Guidelines for Submitting Applications for MBNMS Research and Education Permits
The National Marine Sanctuaries Act (16 U.S.C. 1431 et seq.) directs the Secretary of Commerce to designate and manage areas of the marine environment with nationally significant aesthetic, ecological, historical, or recreational values as national marine sanctuaries. The Office of National Marine Sanctuaries (ONMS) has issued regulations to implement this act (15 CFR Part 922). These regulations exist to safeguard resources within sanctuary boundaries and include prohibitions on the conduct of some activities. Program regulations outline the procedure and criteria under which the ONMS will issue permits to allow certain activities beneficial to sanctuaries that would otherwise be prohibited. These guidelines describe the requirements and process by which an applicant may apply for a permit under this authority.
ONMS permits are typically issued by sanctuary superintendents. The type of activities that qualify for a permit vary from sanctuary to sanctuary, but in general include research on sanctuary natural and cultural resources, educational activities, and activities that further sanctuary management objectives.
In addition to permits, in certain sanctuaries a superintendent can authorize an activity that is permitted by a valid lease, permit, license, approval or other authorization issued by any federal, state, or local authority of competent jurisdiction. Such authorizations may be only be issued by Florida Keys, Flower Garden Banks, Monterey Bay, Stellwagen Bank, Olympic Coast, and Thunder Bay national marine sanctuaries. Since the general process and requirements governing the handling of authorizations and permits are very similar, in these guidelines the term "permit" applies to both permits and authorizations. When there is a difference in the requirements or process between permits and authorizations, this distinction is noted.
Anyone conducting prohibited activities without a valid national marine sanctuary permit may be subject to the penalties as provided under Section 307 of the National Marine Sanctuaries Act.
II. GENERAL GUIDANCE
Permit applications should include the required information listed below, in sufficient detail that an educated non-specialist can understand exactly what is proposed. The amount and depth of information to be given on an application depends primarily on the complexity of the proposed activity.

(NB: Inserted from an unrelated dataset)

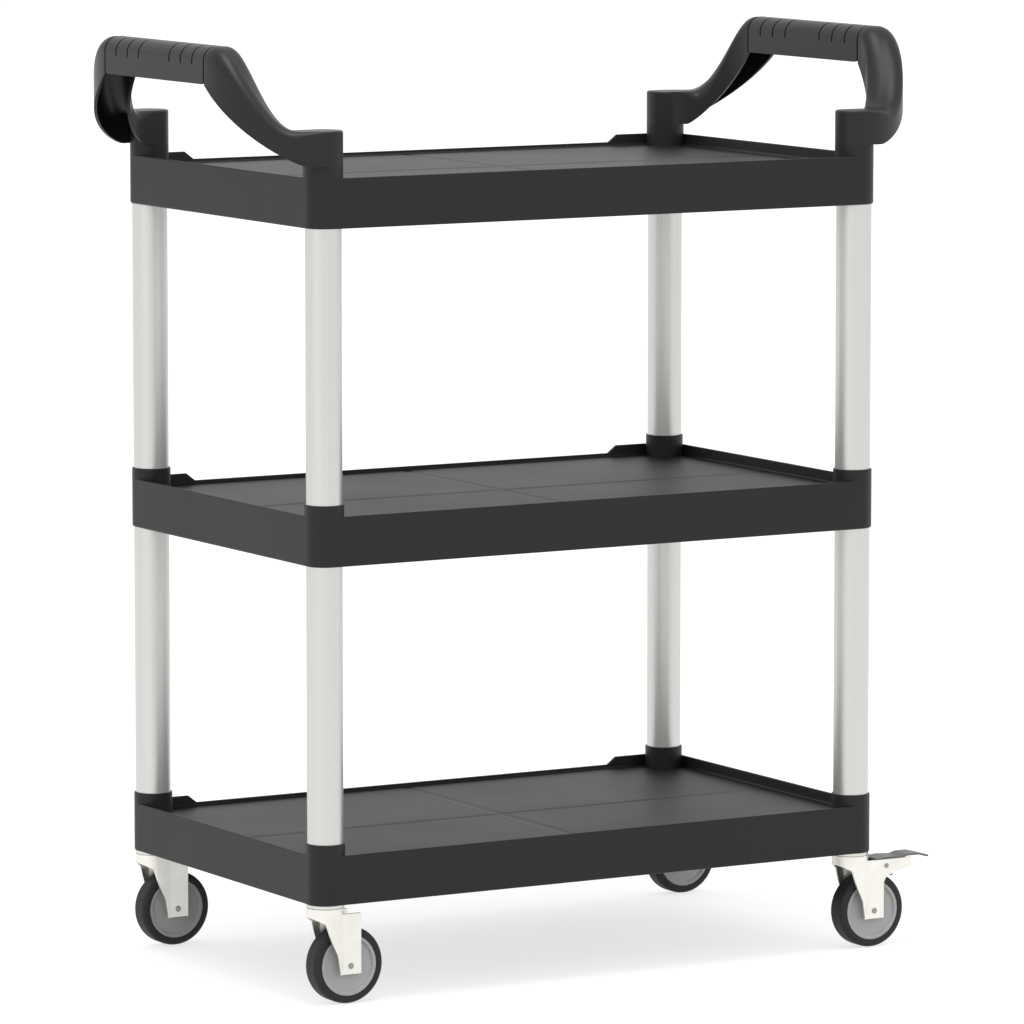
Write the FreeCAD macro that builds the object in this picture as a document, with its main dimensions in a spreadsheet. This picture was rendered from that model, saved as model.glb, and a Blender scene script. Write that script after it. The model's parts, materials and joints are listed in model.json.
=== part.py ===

III. APPLICATION (click here to download - 3MB)
The following is provided to assist applicants in completing permit applications. Applicants are encouraged to direct any questions to the sanctuary office to which they are applying. Applications for sanctuary authorizations shall include the following information:
Section A - General
Check the boxes for the sanctuaries in which are you applying to work and note the appropriate type of application. For changes, renewals, or amendments, include your current permit number.
Section B - Applicant Information
Provide name, title, address, telephone and fax number, email, and institutional affiliation of the primary applicant/principal investigator. Add co-applicant/additional investigator, if applicable.
Section C - Project Information
Adhere to character limits throughout. Requested permit start (effective) and stop (expiration) dates should be inclusive of the period in which operations in the field that involve prohibited activities in a sanctuary are to be conducted. If the proposed activity involves any collecting or sampling, complete the Collections Data Form in addition to the permit application.
Project abstract should summarize project objectives, methods, and significance and should be suitable for use in the public press. The methods and protocol description should include, as applicable: descriptions of any instrumentation or equipment to be used and the duration of deployment; description of all phases of activity, including equipment removal; and description of activity frequency (e.g., daily, monthly), as appropriate. Research activities should include the hypothesis being tested.
For activity location, if the activity is proposed to be conducted in specific locations within a sanctuary, describe in detail the location(s) within the sanctuary the activity will take place (examples: "Alligator Reef SPA"; "2 miles west of Point Lobos"; "Within a 100 yard radius of point X"; "At the following lat/long positions:...") in the field provided. In addition, if the activity will take place anywhere other than within an area with an existing, known geographical boundary or definition (such as a marine reserve or sanctuary preservation area), the applicant must provide a file with the specific locations, sampling sites, etc. in decimal minutes or decimal degrees format. This data file can be submitted electronically with the application. If in doubt about whether or not to provide this data, applicants should check with the appropriate sanctuary office. This is not required for any activity proposed to be conducted throughout a sanctuary.
Section D - Environmental Impacts
Summarize the direct and indirect impacts (effects) of the proposed activity. Direct impacts are those caused by the permitted action that occur at the same time and place (e.g., the direct impacts of dredging a channel include removal of the bottom materials and any associated flora/fauna, sedimentation of adjacent communities, etc.). Indirect impacts are those caused by the action that are later in time or farther removed in distance, but still reasonably foreseeable (e.g., the indirect impacts of channel dredging may include increased vessel use and decreased fish populations due to habitat loss).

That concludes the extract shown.